Nowhere does Best claim that German missionaries were free of colonialist and racist thoughts and practices; only that they “imagined racial differences differently” (10). He concludes that they “rejected the most extreme elements of racism and imperialism” (217). Best has no interest in glorifying or morally elevating German missionaries. He is fully aware that he is approaching his study through the eyes of the documentation left behind by the missionaries themselves, not through the eyes of the indigenous African population, thus privileging a European perspective. Hence, a study like this, he writes, “cannot pretend to be the whole truth of German colonialism” (218).

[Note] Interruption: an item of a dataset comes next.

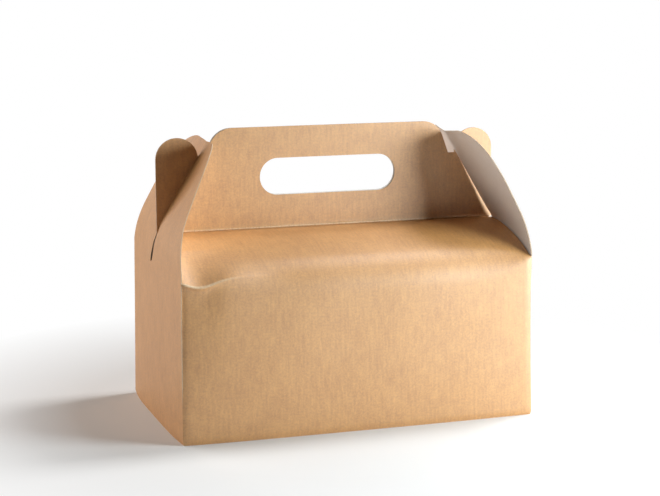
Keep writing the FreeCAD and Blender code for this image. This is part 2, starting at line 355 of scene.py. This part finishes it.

Framed within an awareness of the limitations of his study on colonialism and missionary activities, this is an excellent book—motivating, perhaps, someone else to write a response based on historical documentation by the indigenous population of German East and Southwest Africa, however scarce. Even when assessing some of Best’s interpretations differently, Heavenly Fatherland is an important read.

If there is any flaw (on a more formal level), then we can point to a certain kind of repetitiveness related to the author’s main thesis and sub-theses. Too often do we find central insights repeated in slightly different wordings, holding back the flow of the text and the reader’s attention when we were already prepared to move onward.